Sunday May 14th, 2017

The exercise:

Write about: the vandal.

Cleaning the offices at Town Hall for the first time tomorrow. Not sure I'm looking forward to it, but I'm glad I was able to get a head start on it today by doing the public washroom attached to the building.

Pretty quiet day, as the weather was going back and forth, once again, between sunny/warm and cloudy/windy/cold.

Had a Mother's Day dinner at Adam and Becky's house this evening with everybody on the farm. Was a nice chance to get together, even if I was tired after work.

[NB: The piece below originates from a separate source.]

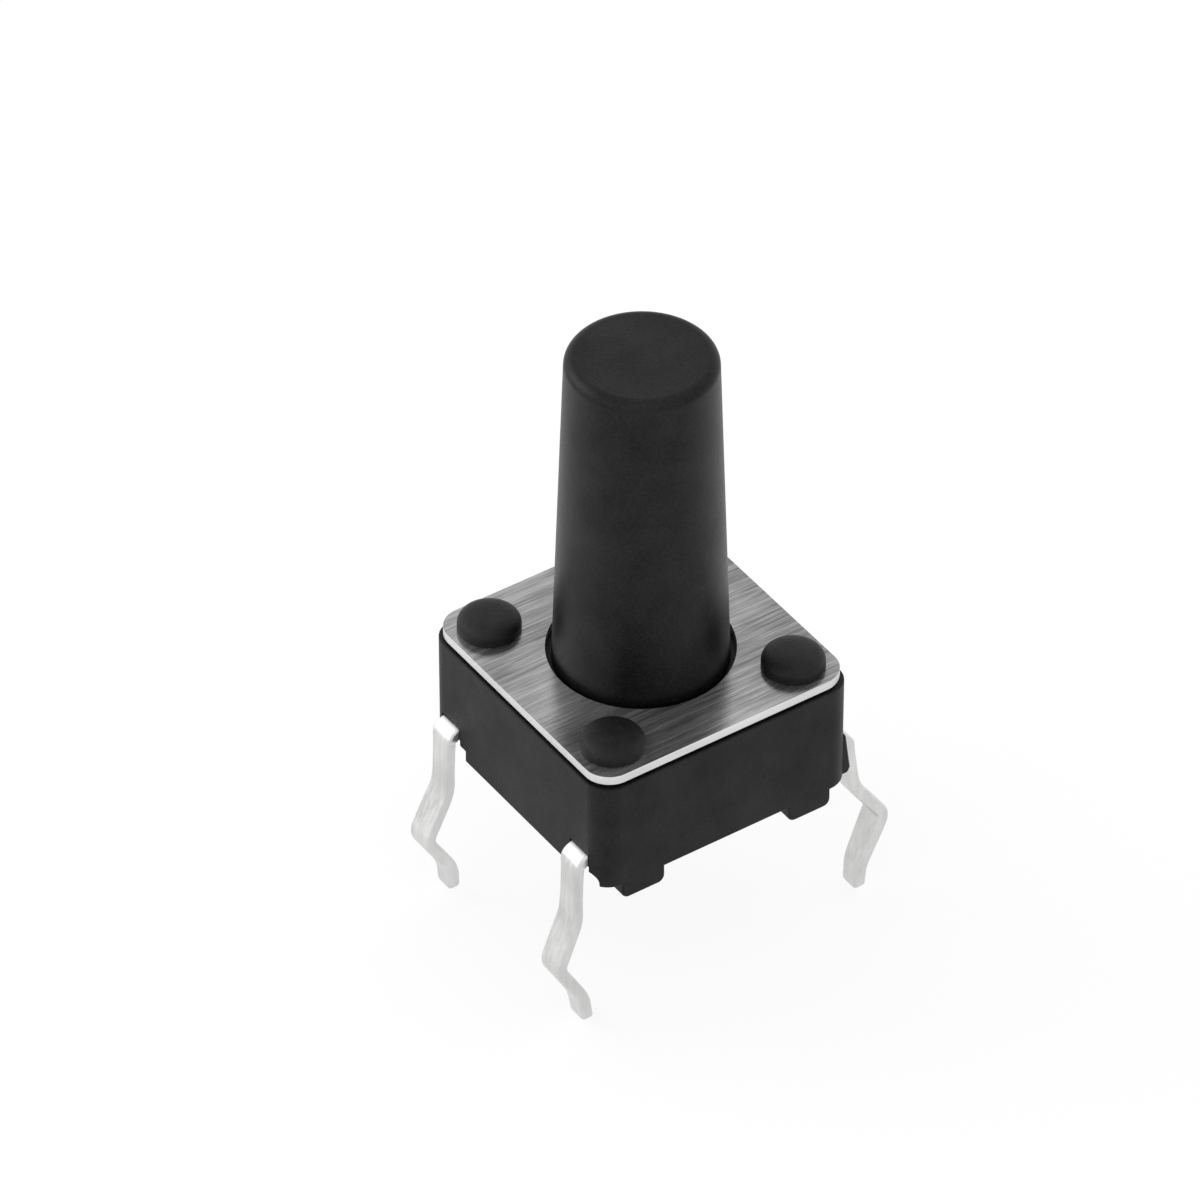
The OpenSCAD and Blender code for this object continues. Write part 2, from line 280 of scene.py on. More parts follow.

I hope all the mothers out there had a great day, whether it was your country's Mother's Day or not.

Mine:

I leave my mark
For all to see,
But only I
Will know it's me.

Some letters here,
Some damage there,
Just to bother
Those who care.

But that's enough,
For now at least,
To make me smile
With all my teeth.

Though one day soon
I will crave more,
And then they'll see
What I have in store...

2 comments:

Greg said...

I can't quite work out if you're expecting the Town Hall offices to be in worse condition than the public washroom or not from your comment :) I going to go with... they're worse! As that will produce an entertaining prompt-rant from you.
One of my colleagues here showed his appreciation for his mother and wife by reposting a previous Mother's Day post on his facebook wall, which unfortunately was ambiguous enough to make you wonder if he'd married his mother. I wish I could say that's the stupidest thing he's done.
Is this the back-story to Red5 by any chance? The jauntiness of the ryhme scheme neatly conveys the audacity of the narrator I think, though the threat of the teeth is wolf-like and adds an element of unexpected danger. I like it :)

The vandal
"I just don't get it." Maisie was shaking her head from side to side like a depressed Saint-Bernard as she led the police-men down the corridor. "It was like that when I arrived, but... but it... it makes no sense! Who would want to do a thing like that?" She turned a corner, her slippers making no noise on the pale-green carpet, a colour favoured for its calming properties by mental institutions across the world, and stopped outside a plain wooden door with a brass doorknob. "This is it, officers. Brace yourself." She heaved a sigh that shook her large frame, her waist taking noticeably more time to stop jiggling than the rest of her, and thrust the door open.
Inside was a storeroom, the kind used by museums to hold exhibits not currently being exhibited. Metal shelves held boxes and crates, all carefully labelled with white-tape labels and black handwriting; the shelves had matching labels on. A large table, for examination and dis-/re-assembly sat in the middle of the floor and there were no windows. An air-conditioning unit hummed quietly by the ceiling, and there was a scattering of sawdust on the floor.
"There," said Maisie, throwing her hand out, palm upturned and nicotine-stained fingers pointing accusingly. She indicated a dollhouse sat on the main table. A moment passed and she looked anxiously from face to face of the attending officers. "You can see it right?" she asked. "Some vandal has been in and broken some of the windows!"
"Right," said one officer slowly. "Ok ma'am, we'll take a look. Would you mind closing the door and standing outside please? We don't want anyone... uh, contaminating, the uh, scene of the crime."
"Of course! Of course!"
When the door was closed the two officers stood in front of the doll-house and looked it over.
"This is it?" asked Bill. Ben nodded.
"She's dim," he said.
"I can see that!"
"No, I mean really dim. The windows were broken years ago, by Marco Kwan."
Bill raised an eyebrow. "The body artist? Whose Shroud of Turin we picked up a few year back?"
"Get the bag out," said Ben. "Yes, him again. The windows are apparantly a key of some kind, if you know what you're doing. But, and here's the weird thing, the exact number and location of the broken windows changes depending on where the dollhouse is."
"So where are we taking it?"
"We're not. We're handing it over to the Partners in Rhyme and letting them use it."
There was a thoughtful silence.
"Catto scares me," said Bill.
"Me too."

Marc said...

Greg - nah, just a lot to get done in not enough time to do it. Finding ways to get it done, but I recall that first attempt being... a challenge.

That sounds like a rather... unfortunate way to celebrate the occasion :)

Ah, Red. One day, Greg. One day we will finish that tale. Though not on Protagonize, now that it is no more.

Though now that I think about it... I wonder if I ever saved an off site copy of the whole thing? I know I have a backup copy of all the parts that I wrote...

Hmm, further intrigue and more interweaving of Ben, Bill, the Partners in Rhyme, and the super awesome and cool Marco Kwan. I like it!

Also: your description of Maisie was fantastic.